Creatio Fantastica no. 3(50) (2015)

ABSTRACT: While it is possible to understand utopias and dystopias as particular kinds of sociopolitical systems, in this text we argue that utopias and dystopias can also be understood as particular kinds of information systems in which data is received, stored, generated, processed, and transmitted by the minds of human beings that constitute the system’s ‘nodes’ and which are connected according to specific network topologies. We begin by formulating a model of cybernetic information-processing properties that characterize utopias and dystopias. It is then shown that the growing use of neuroprosthetic technologies for human enhancement is expected to radically reshape the ways in which human minds access, manipulate, and share information with one another; for example, such technologies may give rise to posthuman ‘neuropolities’ in which human minds can interact with their environment using new sensorimotor capacities, dwell within shared virtual cyberworlds, and link with one another to form new kinds of social organizations , including hive minds that utilize communal memory and decision-making.

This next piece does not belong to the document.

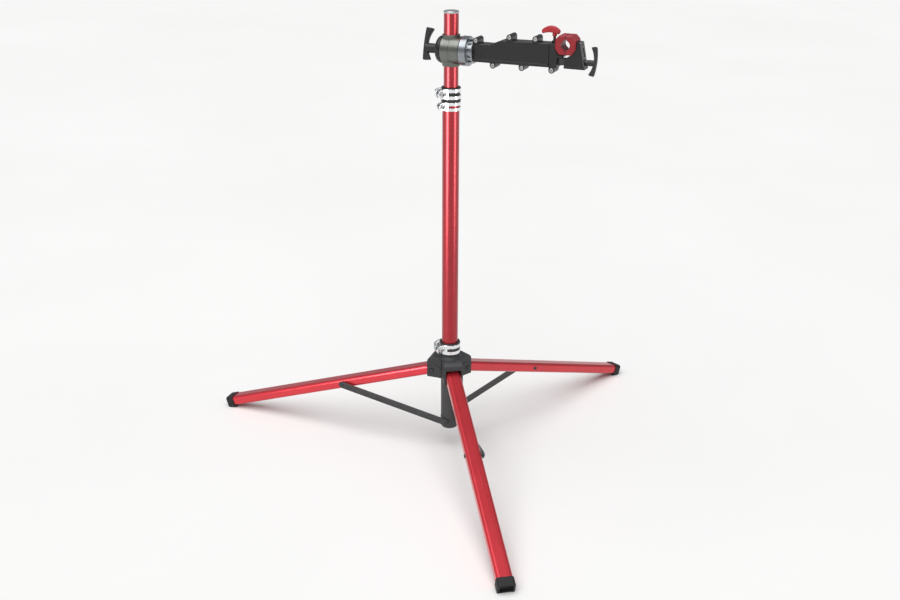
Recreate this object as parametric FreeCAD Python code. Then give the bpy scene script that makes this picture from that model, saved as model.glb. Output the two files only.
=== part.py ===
import FreeCAD, Part
import math
import os

from FreeCAD import Placement, Rotation, Vector

# Bike repair stand, millimetres, +Z up.  The origin is on the floor, on the axis of the mast.
# +X is the way the clamp arm points.  Each leg folds in an upright plane through the mast axis.

# Fits and gaps
RUNNING = 0.05                 # radial clearance of a shaft in its own bore
PASSING = 0.4                  # gap between faces that pass each other

# Mast tubes
LOWER_R = 20.0
UPPER_R = 17.0
TUBE_WALL = 1.8
LOWER_BORE = LOWER_R - TUBE_WALL
UPPER_BORE = UPPER_R - TUBE_WALL
LOWER_FOOT_Z = 60.0
LOWER_TOP_Z = 899.5
UPPER_FOOT_Z = 150.3
UPPER_TOP_Z = 1098.0

# Bottom sleeve, which is also the stop that the collar rests on
SLEEVE_R = 22.0
SLEEVE_FOOT_Z = 52.0
SLEEVE_TOP_Z = 195.7

# Tripod: pivots are given in a leg's own plane, as radius from the mast axis and height
LEG_AZIMUTHS = {"front": -56.0, "right": 64.0, "left": 184.0}
LEG_PIVOT_R = 40.0
LEG_PIVOT_Z = 214.0
LEG_SLOPE = 18.57              # degrees below level when the stand is open
LEG_LENGTH = 626.0             # pivot to the cut end of the tube
LEG_WIDTH = 37.0
LEG_HEIGHT = 26.0
LEG_WALL = 1.6
LEG_CORNER = 7.5
STRUT_ON_LEG = 263.7           # leg pivot to strut pivot, along the leg
STRUT_PIVOT_Z = 71.0           # height of the strut's lower pivot, beside the mast axis
STRUT_HEIGHT = 17.5
STRUT_THICKNESS = 3.5
STRUT_INNER = SLEEVE_R + PASSING
STRUT_OUTER = STRUT_INNER + STRUT_THICKNESS
PIVOT_R = 4.0                  # leg pivot bolt
RIVET_R = 3.5                  # strut pivots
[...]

Drawing on our model, we argue that the dynamics of such neuropolities will allow (or perhaps even impel) the creation of new kinds of utopias and dystopias that were previously impossible to realize. Finally, we suggest that it is important that humanity begin thoughtfully exploring the ethical, social, and political implications of realizing such technologically enabled societies by studying neuropolities in a place where they have already been ‘pre-engineered’ and provisionally exist: in works of audiovisual science fiction such as films, television series, and role-playing games.